On 11/02/2012 03:19 PM, foste...@gmail.com wrote:
> Hi All,
>
> As part of a Nim solver I'm playing around with I'm trying to code this 
> Haskell snippet:
>
>   options [x] = zero : [ [y] | y <- [1..x - 1] ]
>   options (x:xs) = map (++ xs) (options [x]) ++ map (x:) (options xs)
>
> in Python.  So far I have this, which works OK, but somehow doesn't feel 
> right:
>
> def options( heaps ):
>
>     if heaps == []: return []
>     
>     head, tail = heaps[:1], heaps[1:]
>     
>     # Calculate all possible moves which is the sum of 
>     # prepending all possible head "moves" to the tail 
>     # and appending all possible tail "moves" to the head
>     
>     return [ [h] + tail for h in range( head[0] ) ] \
>          + [ head + t   for t in options( tail )  ]
>
> Is there anything anyone could recommend to make it more "Pythonic" or more 
> functional.  It looks clumsy next to the Haskell.
>
> Regards
>
> etc.

You'd save people a lot of time if you'd specify that the parameter
heaps is a list of ints, perhaps initially [1,3,5,7]   or [3, 4, 5]

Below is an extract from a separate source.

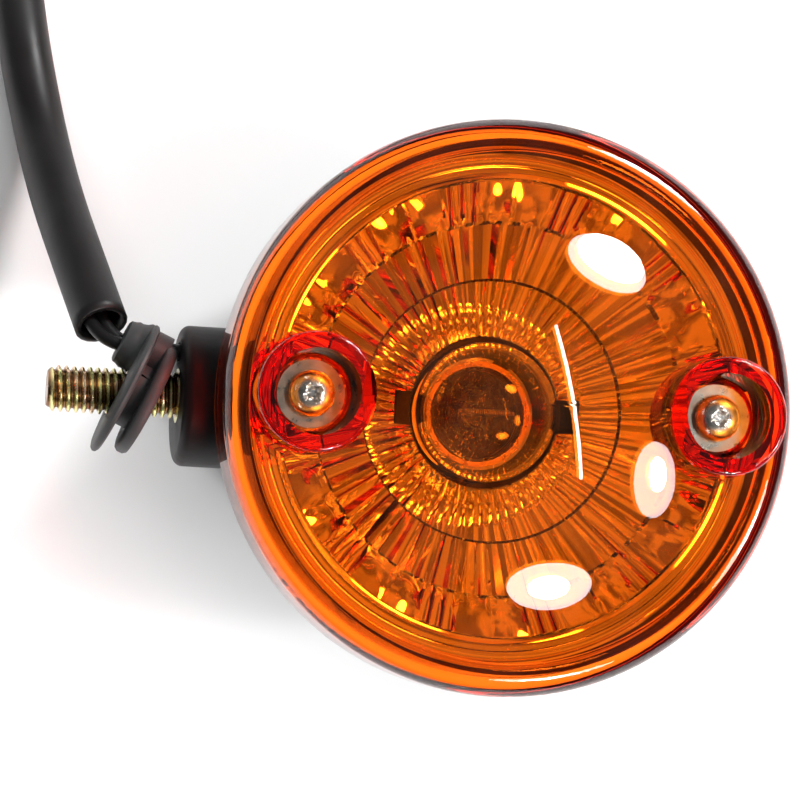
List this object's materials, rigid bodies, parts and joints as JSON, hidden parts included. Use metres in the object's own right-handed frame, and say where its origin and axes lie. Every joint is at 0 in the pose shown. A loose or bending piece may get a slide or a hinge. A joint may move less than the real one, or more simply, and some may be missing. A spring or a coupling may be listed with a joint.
{
  "type": "turn signal indicator",
  "caption": "Round amber turn signal lamp with a black bowl housing, side mounting stud, rubber grommet and a sleeved two-wire lead.",
  "frame": {"origin": "on the lens axis, on the flat back face of the housing", "axes": "+Z along the lens axis, out through the lens; -X along the mounting stud, out of the boss"},
  "size_m": [0.1066, 0.1279, 0.0605],
  "materials": {
    "amber_lens": "clear amber moulding, glossy",
    "black_housing": "satin black moulding",
    "seal_foam": "soft black seal",
    "brass": "plain brass",
    "reflector_chrome": "vacuum metallised moulding",
    "yellow_zinc": "yellow passivated zinc plate",
    "screw_nickel": "nickel plated",
    "washer_steel": "plain steel",
    "socket_steel": "tinned steel",
    "phenolic": "pressed board",
    "spring_steel": "drawn wire",
    "bulb_glass": "clear blown glass",
    "cap_brass": "nickel washed brass cap",
    "cap_vitrite": "black glass insulator",
    "solder": "solder",
    "tungsten": "drawn wire",
    "grommet_rubber": "satin dark grey rubber",
    "wire_black": "black wire insulation",
    "sleeve_vinyl": "satin black vinyl",
    "cover_vinyl": "clear vinyl"
  },
  "bodies": {
    "root": {"housing": "black_housing", "lens_gasket": "seal_foam", "thread_inserts": "brass", "reflector": "reflector_chrome", "mounting_stud": "yellow_zinc", "socket_shell": "socket_steel", "socket_base": "phenolic", "feed_terminal": "brass", "ground_terminal": "socket_steel", "contact_spring": "spring_steel", "inner_feed_wire": "wire_black", "inner_ground_wire": "wire_black"},
    "lens": {"lens": "amber_lens", "screw_washer_left": "washer_steel", "screw_washer_right": "washer_steel"},
    "left_screw": {"lens_screw_left": "screw_nickel"},
    "right_screw": {"lens_screw_right": "screw_nickel"},
    "bulb": {"bulb_glass": "bulb_glass", "bulb_cap": "cap_brass", "bulb_pins": "cap_brass", "bulb_cap_insulator": "cap_vitrite", "bulb_contact": "solder", "bulb_mount": "bulb_glass", "filament_leads": "tungsten", "filament": "tungsten"},
    "contact": {"contact_carrier": "phenolic", "contact_rivet": "brass"},
    "lead": {"grommet": "grommet_rubber", "feed_wire": "wire_black", "ground_wire": "wire_black", "lead_sleeve": "sleeve_vinyl", "feed_bullet": "brass", "ground_bullet": "brass", "feed_bullet_cover": "cover_vinyl", "ground_bullet_cover": "cover_vinyl"}
  },
  "joints": [
    {"name": "lens_lift", "type": "slide", "parent": "root", "child": "lens", "axis": [0, 0, 1], "range_m": [0, 0.03]},
    {"name": "left_screw_turn", "type": "hinge", "parent": "lens", "child": "left_screw", "pos_m": [-0.0256, 0, 0.05], "axis": [0, 0, 1], "continuous": true},
    {"name": "right_screw_turn", "type": "hinge", "parent": "lens", "child": "right_screw", "pos_m": [0.0256, 0, 0.05], "axis": [0, 0, 1], "continuous": true},
    {"name": "bulb_press", "type": "slide", "parent": "root", "child": "bulb", "axis": [0, 0, -1], "range_m": [0, 0.0014], "stiffness_N_per_m": 2500},
    {"name": "contact_press", "type": "slide", "parent": "root", "child": "contact", "axis": [0, 0, -1], "range_m": [0, 0.0014], "deforming": ["contact_spring"]},
    {"name": "grommet_slide", "type": "slide", "parent": "root", "child": "lead", "axis": [-1, 0, 0], "range_m": [0, 0.003]}
  ],
  "couplings": [
    {"joint": "contact_press", "follows": "bulb_press", "ratio": 1}
  ]
}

depending on which variation of Nim you're trying to.  There are many. 
One variant is that some versions of Nim say the winner is the player
who does NOT take the last piece.  I'll assume that the goal is to end
up with [0,0,0,0]

My main problem with studying your code is that brute force is totally
unnecessary;  there's a fairly simple strategy for winning at Nim. 

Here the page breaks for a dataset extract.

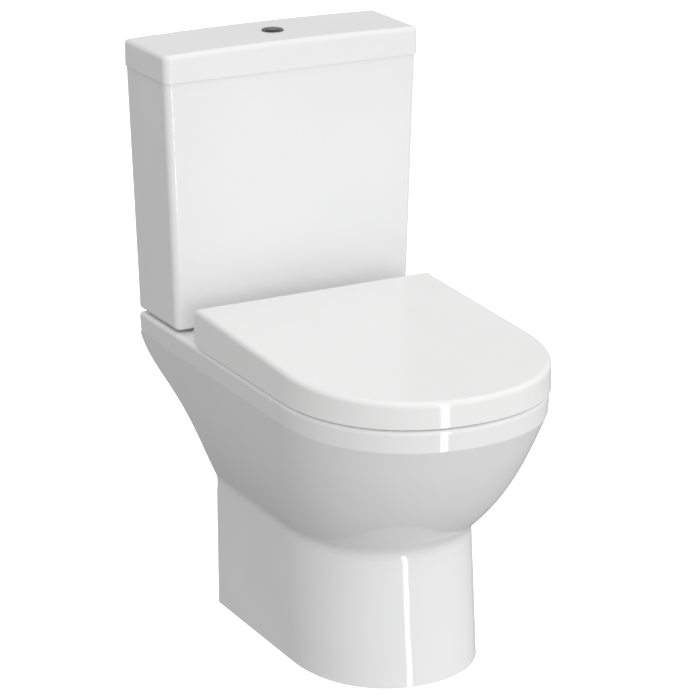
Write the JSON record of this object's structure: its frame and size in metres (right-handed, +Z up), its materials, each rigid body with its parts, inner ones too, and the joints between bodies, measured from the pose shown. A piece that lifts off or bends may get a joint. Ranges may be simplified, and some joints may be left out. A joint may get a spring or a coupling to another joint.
{
  "type": "close coupled toilet",
  "caption": "Floor-standing close coupled toilet with an open-backed pan, horizontal outlet, slim cistern, dual flush button and wrap-over soft-close seat.",
  "frame": {"origin": "middle of the footprint, on the floor", "axes": "+Z up, -Y towards the user's side, +Y towards the wall behind, +X to the right seen from the front"},
  "size_m": [0.382, 0.626, 0.7912],
  "materials": {
    "ceramic": "gloss",
    "seat_white": "gloss",
    "chrome": "polished",
    "steel": "satin",
    "brass": "satin",
    "black_rubber": "matte",
    "clear_rubber": "satin",
    "foam": "matte",
    "white_plastic": "satin",
    "blue_plastic": "satin",
    "grey_plastic": "satin"
  },
  "bodies": {
    "pan_and_cistern": {"pan": "ceramic", "cistern_tank": "ceramic", "hinge_pins": "steel", "hinge_posts": "chrome", "hinge_base_covers": "chrome", "seat_bolts": "steel", "seat_bolt_bushes": "black_rubber", "seat_bolt_washers": "white_plastic", "seat_wing_nuts": "white_plastic", "coupling_gasket": "foam", "cistern_rest_pads": "black_rubber", "cistern_bolts": "steel", "cistern_bolt_rubbers": "black_rubber", "cistern_lower_rubbers": "black_rubber", "cistern_steel_washers": "steel", "cistern_wing_nuts": "white_plastic", "flush_valve_base": "white_plastic", "flush_valve_washer": "black_rubber", "flush_valve_backnut": "white_plastic", "flush_valve_tower": "white_plastic", "flush_actuator": "blue_plastic", "fill_valve_shank": "brass", "fill_valve_washer": "black_rubber", "fill_valve_nut": "white_plastic", "fill_valve_riser": "white_plastic", "fill_valve_head": "grey_plastic", "fill_valve_pin": "steel", "silencer_tube": "white_plastic", "blanking_plug": "white_plastic", "blanking_washer": "black_rubber", "blanking_nut": "white_plastic"},
    "seat_ring": {"seat_ring": "seat_white", "ring_bushes": "white_plastic", "ring_bumpers": "clear_rubber"},
    "seat_cover": {"seat_cover": "seat_white", "soft_close_dampers": "grey_plastic", "cover_bumpers": "clear_rubber"},
    "cistern_lid": {"cistern_lid": "ceramic", "button_housing": "white_plastic", "button_bezel": "chrome", "button_spring_full": "steel", "button_spring_half": "steel", "button_washer": "black_rubber", "button_nut": "white_plastic"},
    "button_full": {"button_full": "chrome", "push_rod_full": "blue_plastic"},
    "button_half": {"button_half": "chrome", "push_rod_half": "blue_plastic"},
    "plunger_full": {"plunger_full": "blue_plastic"},
    "plunger_half": {"plunger_half": "blue_plastic"},
    "flush_stem": {"flush_valve_stem": "blue_plastic", "flush_seal": "clear_rubber", "flush_float": "grey_plastic"},
    "fill_float": {"fill_valve_float": "white_plastic", "fill_valve_link": "steel"},
    "fill_lever": {"fill_valve_lever": "grey_plastic"}
  },
  "joints": [
    {"name": "seat_ring_hinge", "type": "hinge", "parent": "pan_and_cistern", "child": "seat_ring", "pos_m": [0, 0.115, 0.424], "axis": [-1, 0, 0], "range_deg": [0, 94]},
    {"name": "seat_cover_hinge", "type": "hinge", "parent": "seat_ring", "child": "seat_cover", "pos_m": [0, 0.115, 0.424], "axis": [1, 0, 0], "range_deg": [-94, 0]},
    {"name": "cistern_lid_lift", "type": "slide", "parent": "pan_and_cistern", "child": "cistern_lid", "axis": [0, 0, 1], "range_m": [0, 0.15]},
    {"name": "button_full_press", "type": "slide", "parent": "cistern_lid", "child": "button_full", "axis": [0, 0, -1], "range_m": [0, 0.006], "stiffness_N_per_m": 250, "springref_m": -0.004, "deforming": ["button_spring_full"]},
    {"name": "button_half_press", "type": "slide", "parent": "cistern_lid", "child": "button_half", "axis": [0, 0, -1], "range_m": [0, 0.006], "stiffness_N_per_m": 250, "springref_m": -0.004, "deforming": ["button_spring_half"]},
    {"name": "plunger_full_travel", "type": "slide", "parent": "pan_and_cistern", "child": "plunger_full", "axis": [0, 0, -1], "range_m": [0, 0.006]},
    {"name": "plunger_half_travel", "type": "slide", "parent": "pan_and_cistern", "child": "plunger_half", "axis": [0, 0, -1], "range_m": [0, 0.006]},
    {"name": "flush_stem_lift", "type": "slide", "parent": "pan_and_cistern", "child": "flush_stem", "axis": [0, 0, 1], "range_m": [0, 0.012]},
    {"name": "fill_float_travel", "type": "slide", "parent": "pan_and_cistern", "child": "fill_float", "axis": [0, 0, 1], "range_m": [0, 0.02]},
    {"name": "fill_lever_tilt", "type": "hinge", "parent": "pan_and_cistern", "child": "fill_lever", "pos_m": [-0.12, 0.248, 0.706], "axis": [0, 1, 0], "range_deg": [0, 28.3]}
  ],
  "couplings": [
    {"joint": "plunger_full_travel", "follows": "button_full_press", "ratio": 1},
    {"joint": "plunger_half_travel", "follows": "button_half_press", "ratio": 1},
    {"joint": "flush_stem_lift", "follows": "button_full_press", "ratio": 2},
    {"joint": "fill_lever_tilt", "follows": "fill_float_travel", "rad_per_m": 24.639}
  ]
}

Certainly it's simple enough to have perfect strategy without any computer.

A "good" move is any one where the xor of all the items in the list ends
up as zero.  There is always at least one move for an "ungood" position
that results in a "good" one.  Thus the strategy is to go from good to
good, with the opponent always stuck on an ungood one.